There is no reason why we may not be eclectic in regard to these two points of view. It may be that many paths are interrupted in sleep, while others are opened. In the hypnotic state it is clear that many paths are blocked, including those by which the will of the subject habitually asserts itself, while others, especially those making connections between the auditory and motor areas, transmit impulses with extraordinary efficiency. This condition is explicable if we suppose that certain synapses are broken, as Duval imagines, and that the tide of nervous impulses pours with intensified energy through the narrowed outlets remaining—an idea borrowed from Lugaro. If we consider that a man is most thoroughly awake when his attention is most rigidly concentrated, when he is a 'man of one idea' we shall perhaps incline toward Lugaro 's conception of sleep, which is certainly as far as possible removed from this mental fixedness. Hypnosis is accompanied by cerebral congestion and natural sleep by anemia. There is accordingly a strong temptation to suppose that the cell-changes in the two states are opposite in their nature, that in hypnosis the retraction of the dendrites is characteristic and in natural sleep their extension. The sluggish condition of the mind under suggestion as compared with its fanciful flights in dreaming falls happily in line with this view. But such speculation is premature.

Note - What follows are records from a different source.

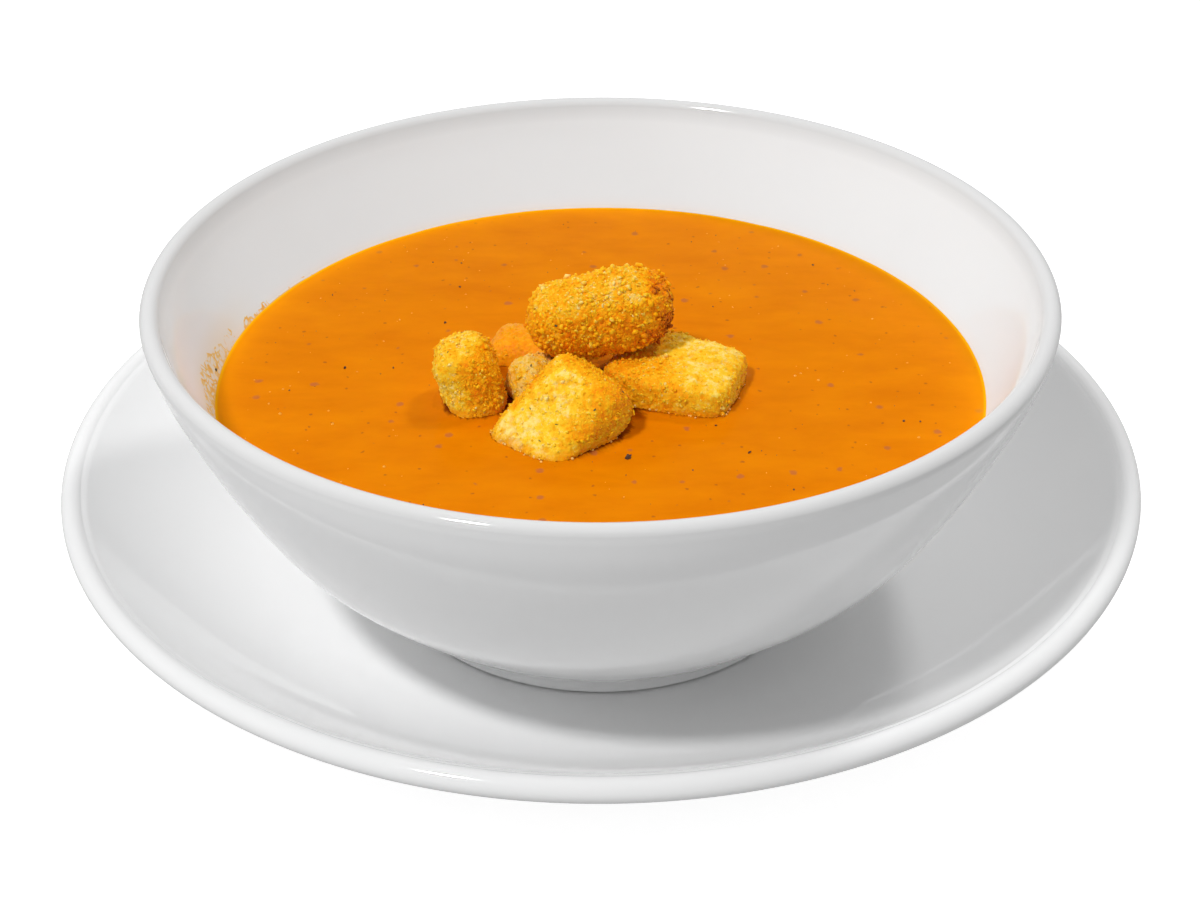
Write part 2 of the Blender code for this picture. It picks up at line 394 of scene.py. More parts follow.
def china_look():
    look = Look("white_glaze", Base_Color=(0.86, 0.86, 0.86, 1), Roughness=0.07, IOR=1.52)
    cloud = look.noise(0.03, detail=4)
    glaze = look.mix(cloud, (0.845, 0.848, 0.852), (0.872, 0.872, 0.870))
    # painted shade: the lip's brightly lit top is painted a darker grey
    glaze = look.mix(look.attribute("lip"), glaze, (0.70, 0.70, 0.70))
    # painted bounce light: the soup's orange glow on the inner left-hand wall
    look.set("Base Color", look.mix(look.attribute("stain"), glaze, (0.87, 0.74, 0.60)))
    gloss = look.span(look.noise(0.012, detail=5), 0.3, 0.7, 0.045, 0.09)
    # seen by the soup the glaze is dull, so that the wall throws no bright spot onto it
    path = look.node("ShaderNodeLightPath").outputs
    from_soup = look.maths("MAXIMUM", path["Is Diffuse Ray"], path["Is Glossy Ray"])
    look.set("Roughness", look.maths("MAXIMUM", gloss, look.maths("MULTIPLY", from_soup, 0.6)))
    ripple = look.bump(look.noise(0.018, detail=1), 0.00004)
    look.set("Normal", look.bump(look.noise(0.0016, detail=2), 0.0000012, below=ripple))
    return look


# ---------------------------------------------------------------- croutons
class Toast:
    """How one crouton is turned, and where its crumb and crust lie on it."""

    def __init__(self, spin, tilt, yaw, seed):
        self.spin, self.tilt, self.yaw = (math.radians(angle) for angle in (spin, tilt, yaw))
        self.seed = seed

    def axes(self):
        """Columns: the block's own length, width and height in the model's frame."""
        turned_by = Matrix.Rotation(self.yaw, 3, "Z") @ Matrix.Rotation(self.tilt, 3, "X")
        return np.array(turned_by @ Matrix.Rotation(self.spin, 3, "Z"))


TOASTS = {
    "crouton_top": Toast(20, 9, -4, 3),
    "crouton_left": Toast(95, 13, -85, 11),
    "crouton_front": Toast(-20, 43, -32, 7),
    "crouton_right": Toast(-85, 3, 66, 19),
    "crouton_middle": Toast(0, 12, 25, 23),
    "crouton_back": Toast(0, 4, -15, 31),
}
VOXEL = 0.00024                         # squares of the croutons' fine skin
# how uneven each crouton's sides are, and how wide their swells are
SWELL = {"crouton_top": 0.0006, "crouton_left": 0.0012, "crouton_front": 0.0007, "crouton_right": 0.0006,
         "crouton_middle": 0.0006, "crouton_back": 0.0005}
SWELL_SIZE = 0.0065
LUMP_SIZE, LUMP_HEIGHT = 0.004, 0.00020
NUB_SIZE, NUB_HEIGHT = 0.0011, 0.00022
PORE_SIZE, PORE_DEPTH = 0.0013, 0.00034         # open holes in the pale crumb
GRAIN_SIZE = 0.0007                             # the baked crust's grains
GRAIN_HEIGHT, COARSE_GRAIN_HEIGHT = 0.00022, 0.00030
WET_BAND = (0.0006, 0.0024)             # a crouton dries out between these heights above the soup
SOAKED = 0.6                            # how wet the back crouton is all over


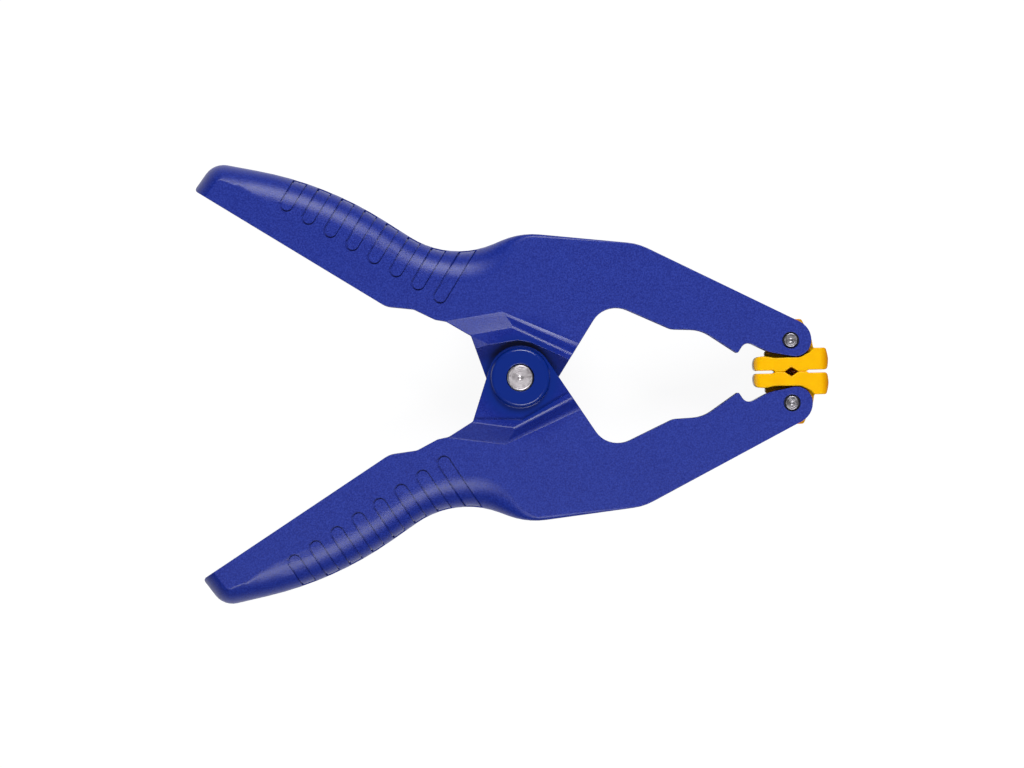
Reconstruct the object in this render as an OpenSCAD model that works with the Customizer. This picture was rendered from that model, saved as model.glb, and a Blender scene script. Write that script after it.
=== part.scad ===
// One-handed spring clamp: two moulded arms crossed on a pivot pin, a torsion spring that closes
// the jaws, and a swivelling pad on its own pin at each jaw tip.
// It lies on its side: the pivot axis is +Z, the jaws point along +X, and it rests on z = 0.
// All the outlines are those of the upper arm, on the +Y side. The lower arm is the same, turned over.

/* [Arm] */
// Width of an arm across its two side faces
arm_w = 25; // [22:0.5:30]
// Distance from the pivot to the pad pins
jaw_reach = 75.5; // [72:0.5:90]
// Distance from the pivot back to the handle tips
handle_reach = 89.7; // [86:0.5:110]
// Height of the inner corner of a handle tip over the centre line
handle_spread = 54.2; // [50:0.5:58]
// Depth of a handle near its tip
handle_d = 9.5; // [8.5:0.1:12]
// Height of the back of the body over the centre line
body_h = 40.4; // [39:0.2:44]
// Height of the throat's crown over the centre line
throat_h = 20.9; // [19.5:0.1:22]
// Thickness of the side walls
wall_t = 3.2; // [2.8:0.1:3.6]
// Thickness of the outer spine
spine_t = 3.6; // [3:0.1:4.2]
// Thickness of the ribs in the channel
rib_t = 2; // [1.4:0.1:3]
// Distance between the cross ribs
rib_pitch = 13; // [10:0.5:16]
// Depth of the ribs' inner edges under the arm's inner edge
rib_back = 2.5; // [1.5:0.1:4]
// Width of the rounding along the back of the handle, seen from the side
grip_w = 9; // [7.5:0.1:10]
// Depth of that rounding across the arm
grip_d = 7; // [6:0.1:7.8]
// Width of the rounding at the handle tip, seen from the side
tip_w = 3.6; // [3:0.1:4.5]
// Rounding of the edge along the back of the body
rim_w = 1.2; // [0.6:0.1:1.6]

/* [Pivot] */
// Radius of the round ends of the ears
ear_r = 9; // [8.7:0.1:9.6]
// Thickness of an inner ear
inner_ear_t = 3.2; // [2.6:0.1:3.6]
// Thickness of an outer ear
outer_ear_t = 3.5; // [3:0.1:4]
// Height of the outer ear over the arm's side face
ear_step = 1.1; // [0.6:0.1:1.6]
// Height of the raised shoulder over the arm's side face
shoulder_step = 2.5; // [2:0.1:2.8]
// Height of the boss over the arm's side face
boss_step = 3; // [2.9:0.1:4]
// Radius of the boss
boss_r = 8.3; // [7.4:0.1:8.6]
// Rounding of the boss's rim
boss_round = 1; // [0.3:0.1:1.2]
// Diameter of the pivot pin
pivot_d = 7; // [5.5:0.1:7.6]
// Radius of the hub that carries the spring
hub_r = 4.95; // [4.7:0.05:5]
// Gap between faces that slide over each other
slide_gap = 0.15; // [0.1:0.01:0.3]

/* [Pads] */
// Height of the pad pins over the clamping plane
pad_rise = 8.7; // [8.5:0.1:9.2]
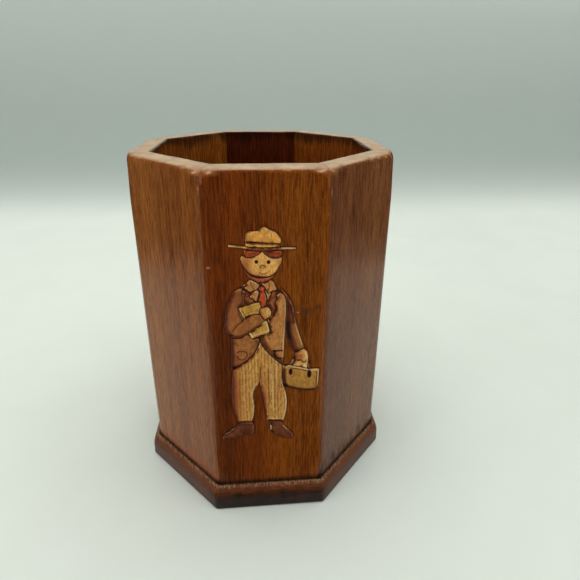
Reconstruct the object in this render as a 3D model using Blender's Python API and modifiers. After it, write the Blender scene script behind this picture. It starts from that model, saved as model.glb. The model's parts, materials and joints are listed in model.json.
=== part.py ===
"""Octagonal wooden pen cup on a moulded base, with a figure of thin wooden pieces on its front.

Eight mitred staves stand on a base plate and hold a floor panel in a rebate.  Four countersunk
screws join base and floor from below, and a felt pad covers the screws.  The figure is cut like
marquetry: every piece is sawn back from the pieces in front of it, so a thin gap outlines each.

Units are metres, +Z is up, the origin is the centre of the underside, and the front faces -Y.
"""

import math

import bmesh
import bpy
from mathutils import Matrix

MM = 0.001

# Driving dimensions.
HEIGHT = 102 * MM
SIDES = 8
BODY_FLATS = 73.2 * MM
WALL = 6.4 * MM
BASE_FLATS = 77.4 * MM
BASE_TOP = 7.7 * MM
GAP = 0.3 * MM
MERGE_DISTANCE = 0.01 * MM

# The cup's body.
HALF_SIDE_ANGLE = math.pi / SIDES
OUTER_APOTHEM = BODY_FLATS / 2
INNER_APOTHEM = OUTER_APOTHEM - WALL
CORNER_ROUND = 4 * MM
CORNER_STEPS = 4
RIM_ROUND = 1.1 * MM
RIM_STEPS = 3
FLATTEN_ANGLE = math.radians(0.5)
BODY_BOTTOM = BASE_TOP + GAP

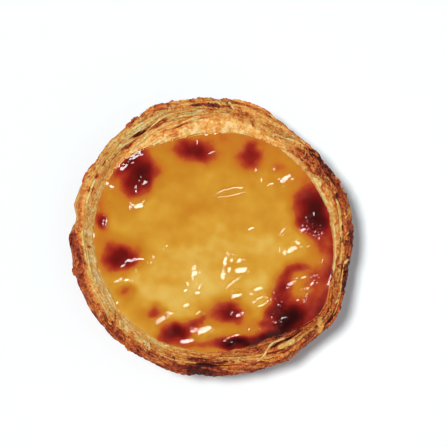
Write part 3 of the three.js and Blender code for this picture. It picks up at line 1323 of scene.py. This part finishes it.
@dataclass
class CustardFill:
    """The set custard, with its wrinkled and blistered skin."""

    form: TartForm
    # The skin's edge, and the body below it.
    columns: int = 600
    skin_rings: int = 155
    overlap: float = 0.45
    gap: float = 0.3
    foot_height: float = 6
    foot_inset: float = 3
    hem_inset: float = 2
    hem_depth: float = 5
    edge_climb: int = 4
    edge_calm: int = 30
    edge_sways: tuple[Streak, ...] = (Streak(28, 6, 0, 0.6), Streak(29, 20, 0, 0.4))
    edge_unevenness: float = 0.25
    # The skin's relief.
    roll_height: float = 0.15
    swells: tuple[Grain, ...] = (Grain(20, 5, 0.16), Grain(21, 2.2, 0.09))
    wrinkles: Grain = Grain(38, 0.8, 0.014)
    fold_warp: tuple[Grain, Grain] = (Grain(36, 1.3, 0.25), Grain(37, 1.3, 0.25))
    crinkling: tuple[Grain, ...] = (Grain(24, 0.5, 0.7), Grain(25, 1.4, 0.6))
    # How dark the skin is, from 0 for yellow to 1 for black, paler at the front partly as painted sheen.
    scorch_warp: tuple[Grain, Grain] = (Grain(22, 3.5, 0.9), Grain(23, 3.5, 0.9))
    front_tone: float = 0.05
    back_tone: float = 0.12
    far_tone: float = 0.05
    edge_tone: float = 0.06
    cloud_tone: float = 0.07
    clouds: Grain = Grain(27, 2.6, 0.04)
    mottle: tuple[Grain, ...] = (Grain(34, 1.8), Grain(35, 0.8, 0.6))
    mottle_tone: float = 0.045
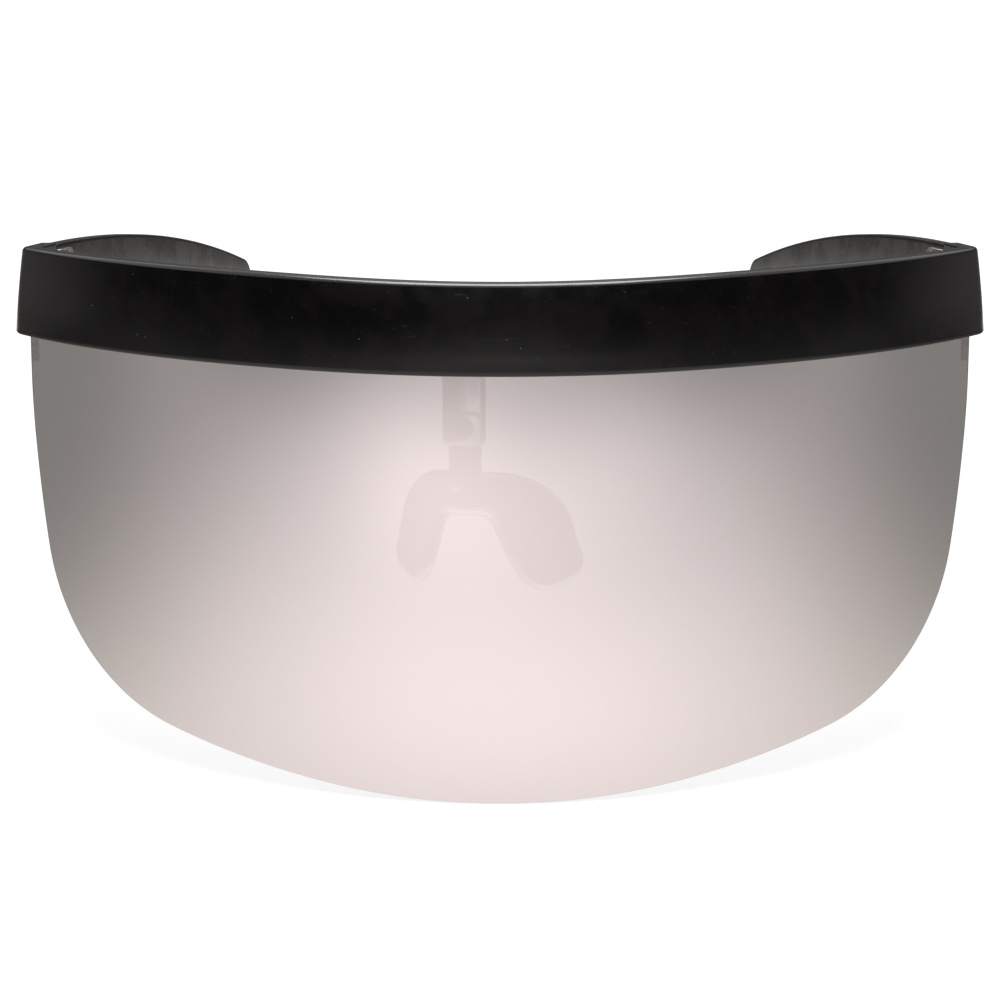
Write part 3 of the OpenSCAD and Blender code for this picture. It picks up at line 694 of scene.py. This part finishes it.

It was said at the outset that the several theories of sleep are not all mutually exclusive. It is possible to go beyond this statement, for we may assign a place to each of those mentioned without inconsistency. We may suppose in the first place that the alternation of day and night through the ages has impressed its rhythm upon the race, so that it is hard for the individual to break from the habitual course in which activity is associated with light and rest with darkness. In other words, the amount of the metabolism tends to keep above a mean for some hours and then to fall below it. The excess of destructive processes over those which are recuperative during the waking hours results in general and local fatigue, a condition into which may enter both the depletion of intra-molecular oxygen and the accumulation of toxic waste-products. While this progressive loss of condition affects the body as a whole, the nervous system is subject to its own peculiar drains. It is very probably the hard-worked vasomotor center which proves to be the vulnerable spot. With its release of the blood-vessels in certain areas from its reenforeing influence comes the cerebral anemia. Then, we may suppose, the nerve-cells become less active than in the brain which has its full supply of blood, that they cease to send impulses over the usual routes, either because gaps have opened or because such impulses as do arise are permitted to stray and be scattered, producing no effect in consciousness or one which is quite bizarre and meaningless.

Such an outline as this is a composite scheme in which the conditions emphasized by Pflüger and Preyer are given recognition as fundamental causes of sleep, Howell's idea is accepted as explaining well its onset, its varying depth and the awakening, while the pictures sketched by Duval and Lugaro arc combined to represent the intimate state of the slumbering brain.